- Born: September 11, 1922 Maui, Hawaii, U.S.
- Died: November 30, 2015 (aged 93) Del Mar, California, U.S.
- Other names: Chip
- Education: BS in physics from California Institute of Technology in 1944, PhD in oceanography from Scripps Institution of Oceanography in 1954
- Known for: electromagnetic phenomena in the ocean, sea floor pressure measurements
- Spouse: Maryruth Cox
- Awards: National Science Foundation Postdoctoral Fellowship (1957), Fulbright Postdoctoral Grant (1958), two fellowships from the American Geophysical Union (1980, 1982), Maurice Ewing Medal (1992), and the Alexander Agassiz Medal (2001), elected member of the National Academy of Sciences (1996)
- Scientific career
- Fields: Oceanography, geophysics
- Institutions: Scripps Institution of Oceanography, University of California, San Diego
- Academic advisors: Walter Munk

= Charles Shipley Cox =

American oceanographer

Charles "Chip" Shipley Cox (September 11, 1922 – November 30, 2015) was an oceanographic physicist. He was particularly well known for his work on electromagnetic phenomenon, fine grained pressure and salinity measurements in the ocean depths and surface.

==Early life and education==

Cox was born to a Quaker family on the Hawaiian island Maui, he was the grandson of Catharine Elizabeth Bean Cox and a relative of Howard Brinton. Cox was raised on the island of Kauai in ʻEleʻele, where his father, Joel Cox, worked as a civil engineer in the McBride sugarcane plantation. He received a bachelor's degree in physics from the California Institute of Technology in 1944, where he learned quantum mechanics from Linus Pauling and worked as a draftsman for William Alfred Fowler at the Kellogg Radiation Lab at Caltech on rocket development for the Navy. Cox started as a graduate student in physics at Caltech, but he became disenchanted by the development and deployment of the atomic bomb and the future of nuclear physics. In 1947 he heard a talk by a researcher from the Scripps Institution of Oceanography, an institution he had previously not known about. Following his love of the ocean he had developed growing up in Hawaii, Cox switched to study at Scripps. He received a PhD in oceanography from the Scripps Institution of Oceanography in 1954, studying under renowned physicist and oceanographer, Walter Munk.

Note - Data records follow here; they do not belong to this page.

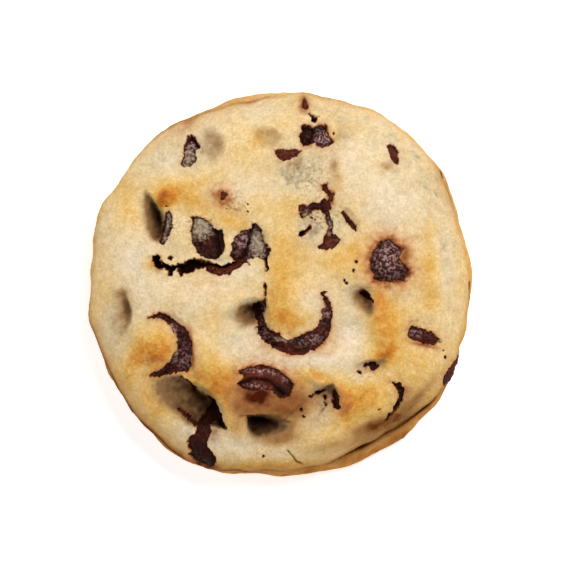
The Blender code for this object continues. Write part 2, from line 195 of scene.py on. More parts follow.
# Where the crease over the foot is painted dark, for its browning and the shade in it, and where the rim is
# browned and painted with the shade of the light's fall-off at the edge: angle, half width, share.
CREASED = ((306, 26, 1.15), (100, 8, 0.3))
RIM_BROWNED_AND_SHADED = (
    (232, 34, 0.75), (285, 28, 0.18), (325, 16, 0.3), (122, 10, 0.35), (195, 16, 0.1), (105, 12, 0.2),
    (75, 12, 0.15), (30, 9, 0.25), (165, 12, 0.1),
)
# Where fine pleats run along the edge: angle, half width, share.
PLEATED = ((38, 26, 1.0), (75, 12, 0.4), (215, 20, 0.4))
PLEAT_WIDTH, PLEAT_START, PLEAT_HEIGHT = 1.1, 23, 0.13
# Gentle waves all over the top: height, length, seed.
SWELLS = ((0.35, 13, 3), (0.14, 4.5, 8))

# Bumps: x, y, half length, half width, turn in degrees, height.
HILLS = (
    (-17.3, 17.1, 10.5, 4.3, 5, 1.3),
    (0.9, 5.0, 14.1, 5.4, 86, 1.5),
    (2.7, -4.1, 6.5, 5.9, 0, 1.6),
    (18.6, -8.1, 8.6, 3.6, 107, 1.4),
    (14.6, -20.7, 7.2, 5.4, -15, 1.3),
    (-22.7, -11.2, 5.6, 5.6, 0, 2.0),
    (-12.4, -15.3, 8.6, 4.3, -58, 1.7),
    (-8.1, -25.0, 6.1, 2.7, -74, 1.3),
    (-0.9, -21.1, 6.1, 4.7, -20, 1.1),
    (-29.4, 8.6, 9.4, 4.0, 80, 0.7),
    (-20.9, 15.0, 3.2, 2.5, 0, 0.6),
    (-17.3, 8.1, 3.6, 2.9, 0, 0.6),
    (-15.5, -2.7, 10.5, 4.7, -5, 0.9),
    (-7.7, 24.0, 8.3, 7.2, 0, 0.7),
    (-5.6, 14.1, 5.0, 2.9, 10, 0.6),
    (16.0, 16.8, 9.0, 7.9, 120, 0.9),
    (11.0, 2.7, 5.8, 4.7, 0, 0.7),
    (19.6, 3.8, 7.9, 7.9, 0, 0.9),
    (27.2, 2.0, 8.6, 2.5, 90, 0.6),
    (25.9, -15.0, 5.8, 4.7, 20, 0.7),
    (-23.6, -21.4, 6.1, 4.0, -55, 0.5),
    (-3.4, -31.4, 7.9, 2.5, 0, 0.5),
    (11.5, -27.6, 11.9, 2.9, 14, 0.8),
    (6.7, -17.8, 4.7, 1.4, -30, 0.9),
    (11.5, -21.4, 4.3, 1.6, -75, 0.7),
    (0.7, 29.0, 3.2, 2.5, 0, 0.4),
    (12.4, 27.9, 2.9, 2.2, 0, 0.4),
)
# Hollows: x, y, half length, half width, turn, depth, lean (0 even, towards 1 one steep wall), and the way of
# the steep wall in degrees.
HOLLOWS = (
    (-23.4, 11.5, 5.4, 2.7, -74, 2.4, 0.6, 20),
    (-20.7, 9.7, 3.1, 1.3, 80, 1.3, 0.3, 0),
    (-13.2, 7.6, 4.9, 3.6, 85, 1.7, 0.3, -60),
    (-5.8, 7.0, 4.3, 3.8, 20, 1.5, 0.3, 30),
    (4.0, 20.0, 6.5, 4.7, 100, 1.3, 0.3, 0),
    (7.0, 10.3, 5.8, 4.7, 80, 1.1, 0.1, 0),
    (-6.5, -5.9, 4.9, 3.1, 25, 2.3, 0.6, 30),
    (13.2, -3.2, 4.3, 3.1, 20, 1.9, 0.6, 30),
    (11.4, -9.9, 5.4, 4.3, 60, 1.2, 0.2, 0),
    (16.2, -15.5, 3.1, 1.8, 5, 1.5, 0.6, 80),
    (7.6, -21.3, 4.0, 3.2, 40, 1.9, 0.5, 60),
    (-2.7, -26.1, 5.0, 2.7, -5, 2.6, 0.6, 100),
    (-15.1, -22.9, 6.8, 4.3, -42, 3.2, 0.6, 40),
    (-29.9, -5.9, 4.5, 2.5, 80, 1.4, 0.6, 15),
    (29.7, 2.7, 9.0, 1.4, 92, 0.5, 0.0, 0),
    (-3.1, 26.3, 2.7, 1.6, 0, 0.7, 0.3, 90),
    (-12.8, 24.0, 2.7, 2.5, 90, 0.5, 0.0, 0),
    (19.3, 20.7, 1.8, 1.4, 0, 0.4, 0.0, 0),
)
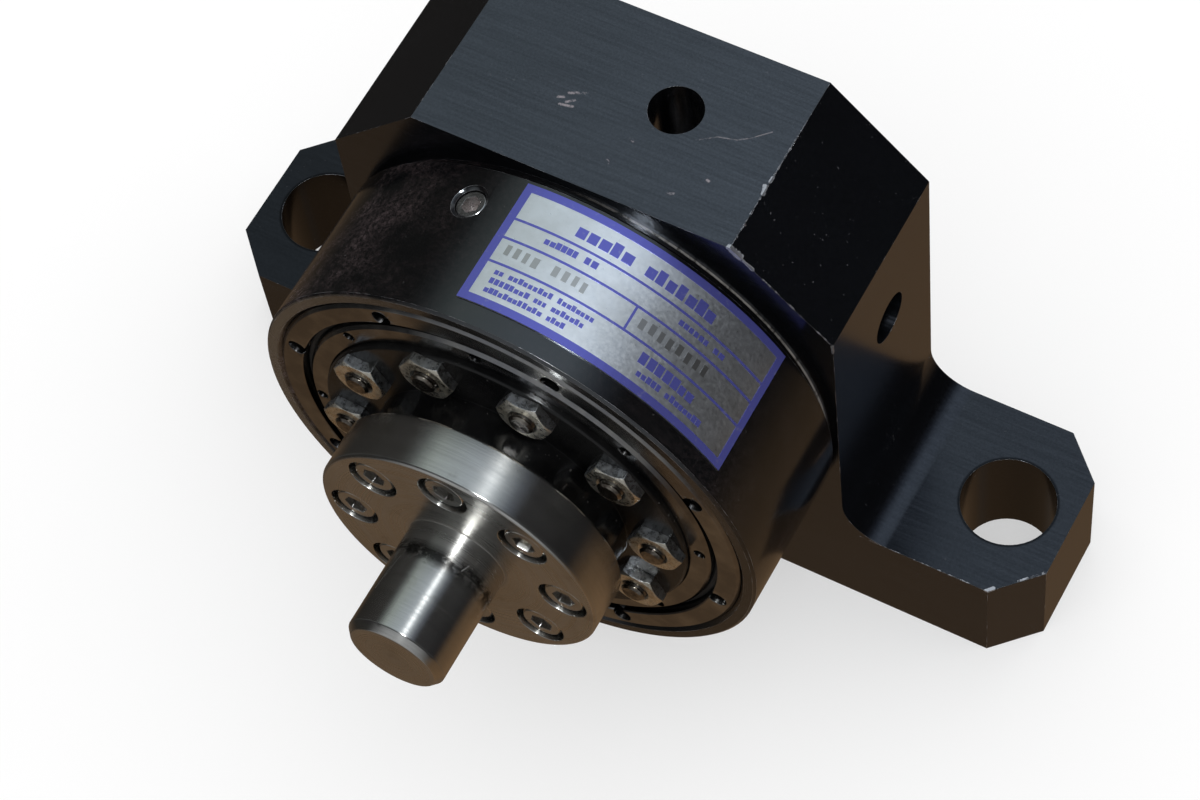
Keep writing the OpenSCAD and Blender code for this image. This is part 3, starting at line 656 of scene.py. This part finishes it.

As a graduate student, he purchased a 110 ft Navy reconnaissance vessel, made surplus after World War II, and he worked as a commercial fisherman for albacore, operating this boat designed for a crew of five typically with just a single associate. His graduate adviser, Walter Munk described the experience of going to sea with him thus, "Skipper Cox would signal from the bridge to the engine room, then run down below to get engines going, then run on deck to release the mooring lines, etc. A few hours later, ship cook Cox would dish up a delicious luncheon."

==Career==

After graduating with his PhD, Cox pursued a brief postdoctoral fellowship in Japan, before returning to Scripps to join the research staff, obtaining a joint position of assistant professor at Scripps, then was promoted to associate professor in 1960 (and received a joint appointment to UCSD which was founded that year), and then full professor in 1966. He retired from actively teaching and advising students in September 1991 and became emeritus, but retained an office at Scripps and continued to do research, including ship based research expeditions to collect data. In his later years he was very interested in the history of science, especially where it interacted with his interests in oceanography. He continued to actively research and write, including a paper on the history of oil being used to calm dangerously breaking waves, published just a few months before his death.

==Research==

Cox did early work on using light scattering to study properties of the sea surface with Walter Munk. Cox was a pioneer in the development of instrumentation of measure electro-magnetic activity on the seafloor. Developing unique measurement instruments, modeling techniques, and basic theory to both measure and understand the EM properties of the deep oceans. He then did similar work in fine scale measurements of salinity and pressure. Cox developed the differential pressure gauges used for accurately measuring pressure fluctuations on the seafloor, enabling a detailed understanding of seafloor acoustics.